» **DATA TO USE**:
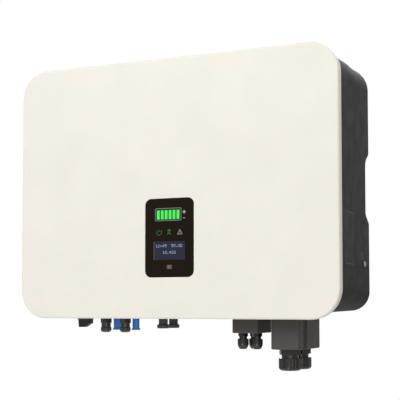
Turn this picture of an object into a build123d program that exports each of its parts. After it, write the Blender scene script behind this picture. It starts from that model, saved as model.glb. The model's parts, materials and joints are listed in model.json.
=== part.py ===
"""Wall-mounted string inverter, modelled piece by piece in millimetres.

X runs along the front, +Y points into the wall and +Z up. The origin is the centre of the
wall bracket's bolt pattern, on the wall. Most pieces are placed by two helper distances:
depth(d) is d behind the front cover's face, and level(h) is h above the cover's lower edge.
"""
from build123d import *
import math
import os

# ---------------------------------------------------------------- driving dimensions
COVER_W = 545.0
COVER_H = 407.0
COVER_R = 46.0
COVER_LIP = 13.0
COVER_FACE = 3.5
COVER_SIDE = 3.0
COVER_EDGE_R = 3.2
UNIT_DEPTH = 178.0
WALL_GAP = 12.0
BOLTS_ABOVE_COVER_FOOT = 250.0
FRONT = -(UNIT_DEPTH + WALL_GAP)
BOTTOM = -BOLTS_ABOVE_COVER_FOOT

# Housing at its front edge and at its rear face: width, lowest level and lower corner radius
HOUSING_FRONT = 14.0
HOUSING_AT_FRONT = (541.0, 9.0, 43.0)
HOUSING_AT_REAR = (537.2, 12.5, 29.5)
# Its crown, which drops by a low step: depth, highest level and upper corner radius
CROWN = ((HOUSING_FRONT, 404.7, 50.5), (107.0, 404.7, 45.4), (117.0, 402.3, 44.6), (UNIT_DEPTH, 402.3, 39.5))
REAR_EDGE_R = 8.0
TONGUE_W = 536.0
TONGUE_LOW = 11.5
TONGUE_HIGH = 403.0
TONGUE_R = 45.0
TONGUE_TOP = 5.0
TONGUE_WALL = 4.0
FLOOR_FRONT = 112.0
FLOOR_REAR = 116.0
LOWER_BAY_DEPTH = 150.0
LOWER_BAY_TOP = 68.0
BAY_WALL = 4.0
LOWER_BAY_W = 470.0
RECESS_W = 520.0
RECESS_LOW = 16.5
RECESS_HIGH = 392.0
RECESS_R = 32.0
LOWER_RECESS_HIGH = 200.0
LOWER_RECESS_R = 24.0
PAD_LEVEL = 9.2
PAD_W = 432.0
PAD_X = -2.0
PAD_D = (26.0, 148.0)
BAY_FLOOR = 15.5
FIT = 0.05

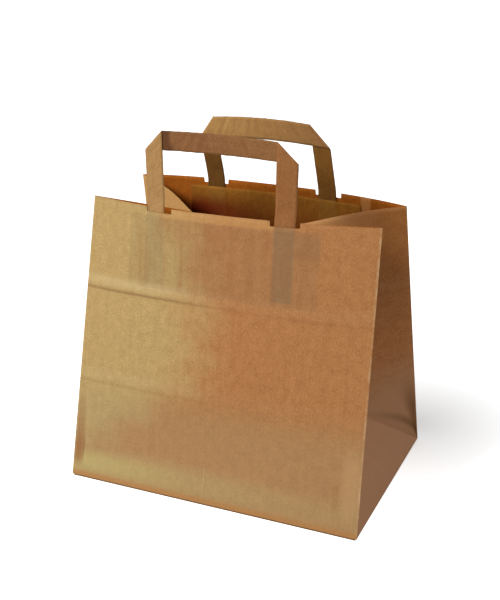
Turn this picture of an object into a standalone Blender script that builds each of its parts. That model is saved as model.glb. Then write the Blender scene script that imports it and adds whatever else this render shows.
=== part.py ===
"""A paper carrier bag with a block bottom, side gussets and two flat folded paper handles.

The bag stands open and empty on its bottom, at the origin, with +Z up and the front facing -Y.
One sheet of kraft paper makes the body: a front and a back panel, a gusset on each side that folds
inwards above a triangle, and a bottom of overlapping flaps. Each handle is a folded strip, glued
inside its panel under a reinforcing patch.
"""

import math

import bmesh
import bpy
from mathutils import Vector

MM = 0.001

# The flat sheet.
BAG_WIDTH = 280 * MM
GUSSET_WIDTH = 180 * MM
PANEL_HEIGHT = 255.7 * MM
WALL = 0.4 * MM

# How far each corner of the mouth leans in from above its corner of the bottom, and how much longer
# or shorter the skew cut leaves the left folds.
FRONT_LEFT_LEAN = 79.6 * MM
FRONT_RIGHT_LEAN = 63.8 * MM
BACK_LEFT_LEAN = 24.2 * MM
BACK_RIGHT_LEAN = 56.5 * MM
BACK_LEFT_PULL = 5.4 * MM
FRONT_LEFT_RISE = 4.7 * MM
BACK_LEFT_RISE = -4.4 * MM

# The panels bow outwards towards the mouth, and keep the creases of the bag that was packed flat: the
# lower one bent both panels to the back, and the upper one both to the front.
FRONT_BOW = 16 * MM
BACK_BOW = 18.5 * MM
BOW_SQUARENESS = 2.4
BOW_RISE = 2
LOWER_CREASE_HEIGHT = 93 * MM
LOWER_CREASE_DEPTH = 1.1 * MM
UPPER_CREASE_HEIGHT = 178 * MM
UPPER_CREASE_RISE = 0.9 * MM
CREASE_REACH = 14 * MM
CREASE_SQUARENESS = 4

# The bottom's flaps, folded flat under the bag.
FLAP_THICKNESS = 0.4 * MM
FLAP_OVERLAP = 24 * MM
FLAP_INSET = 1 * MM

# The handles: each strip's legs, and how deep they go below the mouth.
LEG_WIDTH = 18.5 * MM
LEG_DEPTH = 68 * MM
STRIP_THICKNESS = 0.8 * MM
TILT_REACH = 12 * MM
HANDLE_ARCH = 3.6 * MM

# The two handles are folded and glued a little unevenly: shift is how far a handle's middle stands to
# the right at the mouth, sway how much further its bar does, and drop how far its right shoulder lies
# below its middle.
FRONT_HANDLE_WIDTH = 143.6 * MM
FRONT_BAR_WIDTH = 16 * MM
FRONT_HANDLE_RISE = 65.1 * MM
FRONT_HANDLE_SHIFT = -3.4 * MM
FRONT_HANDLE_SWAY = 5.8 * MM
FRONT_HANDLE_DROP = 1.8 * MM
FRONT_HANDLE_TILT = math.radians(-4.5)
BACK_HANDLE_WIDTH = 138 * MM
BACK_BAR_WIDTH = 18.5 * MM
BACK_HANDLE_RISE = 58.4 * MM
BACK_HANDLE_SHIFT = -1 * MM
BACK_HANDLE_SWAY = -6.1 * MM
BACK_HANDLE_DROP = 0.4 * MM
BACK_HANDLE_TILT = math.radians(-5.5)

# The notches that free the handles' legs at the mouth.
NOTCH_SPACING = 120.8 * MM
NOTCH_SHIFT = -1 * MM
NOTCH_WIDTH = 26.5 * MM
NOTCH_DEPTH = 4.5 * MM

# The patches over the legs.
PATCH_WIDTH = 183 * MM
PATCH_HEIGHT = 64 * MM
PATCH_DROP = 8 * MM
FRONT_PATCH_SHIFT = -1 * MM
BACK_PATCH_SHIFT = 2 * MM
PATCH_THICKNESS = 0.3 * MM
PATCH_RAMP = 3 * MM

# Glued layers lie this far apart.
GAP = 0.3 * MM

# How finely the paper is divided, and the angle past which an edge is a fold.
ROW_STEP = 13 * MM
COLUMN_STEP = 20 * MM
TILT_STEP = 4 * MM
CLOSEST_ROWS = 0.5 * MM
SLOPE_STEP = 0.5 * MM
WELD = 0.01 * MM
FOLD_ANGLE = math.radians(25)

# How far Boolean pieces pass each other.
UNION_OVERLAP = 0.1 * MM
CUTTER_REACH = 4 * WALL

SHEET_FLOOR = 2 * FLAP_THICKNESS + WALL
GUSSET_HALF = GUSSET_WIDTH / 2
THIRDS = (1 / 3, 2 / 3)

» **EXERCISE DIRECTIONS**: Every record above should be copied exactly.

» **SOLVED EXERCISE**:
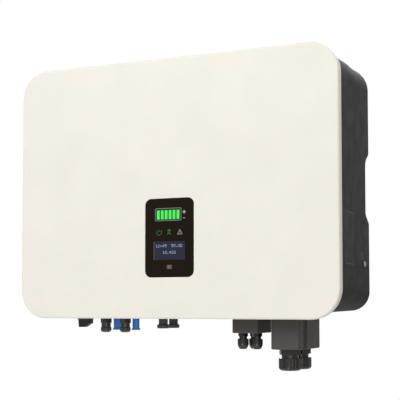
Turn this picture of an object into a build123d program that exports each of its parts. After it, write the Blender scene script behind this picture. It starts from that model, saved as model.glb. The model's parts, materials and joints are listed in model.json.
=== part.py ===
"""Wall-mounted string inverter, modelled piece by piece in millimetres.

X runs along the front, +Y points into the wall and +Z up. The origin is the centre of the
wall bracket's bolt pattern, on the wall. Most pieces are placed by two helper distances:
depth(d) is d behind the front cover's face, and level(h) is h above the cover's lower edge.
"""
from build123d import *
import math
import os

# ---------------------------------------------------------------- driving dimensions
COVER_W = 545.0
COVER_H = 407.0
COVER_R = 46.0
COVER_LIP = 13.0
COVER_FACE = 3.5
COVER_SIDE = 3.0
COVER_EDGE_R = 3.2
UNIT_DEPTH = 178.0
WALL_GAP = 12.0
BOLTS_ABOVE_COVER_FOOT = 250.0
FRONT = -(UNIT_DEPTH + WALL_GAP)
BOTTOM = -BOLTS_ABOVE_COVER_FOOT

# Housing at its front edge and at its rear face: width, lowest level and lower corner radius
HOUSING_FRONT = 14.0
HOUSING_AT_FRONT = (541.0, 9.0, 43.0)
HOUSING_AT_REAR = (537.2, 12.5, 29.5)
# Its crown, which drops by a low step: depth, highest level and upper corner radius
CROWN = ((HOUSING_FRONT, 404.7, 50.5), (107.0, 404.7, 45.4), (117.0, 402.3, 44.6), (UNIT_DEPTH, 402.3, 39.5))
REAR_EDGE_R = 8.0
TONGUE_W = 536.0
TONGUE_LOW = 11.5
TONGUE_HIGH = 403.0
TONGUE_R = 45.0
TONGUE_TOP = 5.0
TONGUE_WALL = 4.0
FLOOR_FRONT = 112.0
FLOOR_REAR = 116.0
LOWER_BAY_DEPTH = 150.0
LOWER_BAY_TOP = 68.0
BAY_WALL = 4.0
LOWER_BAY_W = 470.0
RECESS_W = 520.0
RECESS_LOW = 16.5
RECESS_HIGH = 392.0
RECESS_R = 32.0
LOWER_RECESS_HIGH = 200.0
LOWER_RECESS_R = 24.0
PAD_LEVEL = 9.2
PAD_W = 432.0
PAD_X = -2.0
PAD_D = (26.0, 148.0)
BAY_FLOOR = 15.5
FIT = 0.05

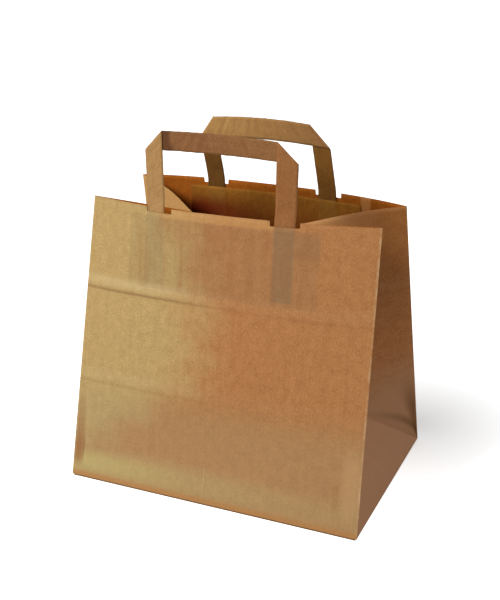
Turn this picture of an object into a standalone Blender script that builds each of its parts. That model is saved as model.glb. Then write the Blender scene script that imports it and adds whatever else this render shows.
=== part.py ===
"""A paper carrier bag with a block bottom, side gussets and two flat folded paper handles.

The bag stands open and empty on its bottom, at the origin, with +Z up and the front facing -Y.
One sheet of kraft paper makes the body: a front and a back panel, a gusset on each side that folds
inwards above a triangle, and a bottom of overlapping flaps. Each handle is a folded strip, glued
inside its panel under a reinforcing patch.
"""

import math

import bmesh
import bpy
from mathutils import Vector

MM = 0.001

# The flat sheet.
BAG_WIDTH = 280 * MM
GUSSET_WIDTH = 180 * MM
PANEL_HEIGHT = 255.7 * MM
WALL = 0.4 * MM

# How far each corner of the mouth leans in from above its corner of the bottom, and how much longer
# or shorter the skew cut leaves the left folds.
FRONT_LEFT_LEAN = 79.6 * MM
FRONT_RIGHT_LEAN = 63.8 * MM
BACK_LEFT_LEAN = 24.2 * MM
BACK_RIGHT_LEAN = 56.5 * MM
BACK_LEFT_PULL = 5.4 * MM
FRONT_LEFT_RISE = 4.7 * MM
BACK_LEFT_RISE = -4.4 * MM

# The panels bow outwards towards the mouth, and keep the creases of the bag that was packed flat: the
# lower one bent both panels to the back, and the upper one both to the front.
FRONT_BOW = 16 * MM
BACK_BOW = 18.5 * MM
BOW_SQUARENESS = 2.4
BOW_RISE = 2
LOWER_CREASE_HEIGHT = 93 * MM
LOWER_CREASE_DEPTH = 1.1 * MM
UPPER_CREASE_HEIGHT = 178 * MM
UPPER_CREASE_RISE = 0.9 * MM
CREASE_REACH = 14 * MM
CREASE_SQUARENESS = 4

# The bottom's flaps, folded flat under the bag.
FLAP_THICKNESS = 0.4 * MM
FLAP_OVERLAP = 24 * MM
FLAP_INSET = 1 * MM

# The handles: each strip's legs, and how deep they go below the mouth.
LEG_WIDTH = 18.5 * MM
LEG_DEPTH = 68 * MM
STRIP_THICKNESS = 0.8 * MM
TILT_REACH = 12 * MM
HANDLE_ARCH = 3.6 * MM

# The two handles are folded and glued a little unevenly: shift is how far a handle's middle stands to
# the right at the mouth, sway how much further its bar does, and drop how far its right shoulder lies
# below its middle.
FRONT_HANDLE_WIDTH = 143.6 * MM
FRONT_BAR_WIDTH = 16 * MM
FRONT_HANDLE_RISE = 65.1 * MM
FRONT_HANDLE_SHIFT = -3.4 * MM
FRONT_HANDLE_SWAY = 5.8 * MM
FRONT_HANDLE_DROP = 1.8 * MM
FRONT_HANDLE_TILT = math.radians(-4.5)
BACK_HANDLE_WIDTH = 138 * MM
BACK_BAR_WIDTH = 18.5 * MM
BACK_HANDLE_RISE = 58.4 * MM
BACK_HANDLE_SHIFT = -1 * MM
BACK_HANDLE_SWAY = -6.1 * MM
BACK_HANDLE_DROP = 0.4 * MM
BACK_HANDLE_TILT = math.radians(-5.5)

# The notches that free the handles' legs at the mouth.
NOTCH_SPACING = 120.8 * MM
NOTCH_SHIFT = -1 * MM
NOTCH_WIDTH = 26.5 * MM
NOTCH_DEPTH = 4.5 * MM

# The patches over the legs.
PATCH_WIDTH = 183 * MM
PATCH_HEIGHT = 64 * MM
PATCH_DROP = 8 * MM
FRONT_PATCH_SHIFT = -1 * MM
BACK_PATCH_SHIFT = 2 * MM
PATCH_THICKNESS = 0.3 * MM
PATCH_RAMP = 3 * MM

# Glued layers lie this far apart.
GAP = 0.3 * MM

# How finely the paper is divided, and the angle past which an edge is a fold.
ROW_STEP = 13 * MM
COLUMN_STEP = 20 * MM
TILT_STEP = 4 * MM
CLOSEST_ROWS = 0.5 * MM
SLOPE_STEP = 0.5 * MM
WELD = 0.01 * MM
FOLD_ANGLE = math.radians(25)

# How far Boolean pieces pass each other.
UNION_OVERLAP = 0.1 * MM
CUTTER_REACH = 4 * WALL

SHEET_FLOOR = 2 * FLAP_THICKNESS + WALL
GUSSET_HALF = GUSSET_WIDTH / 2
THIRDS = (1 / 3, 2 / 3)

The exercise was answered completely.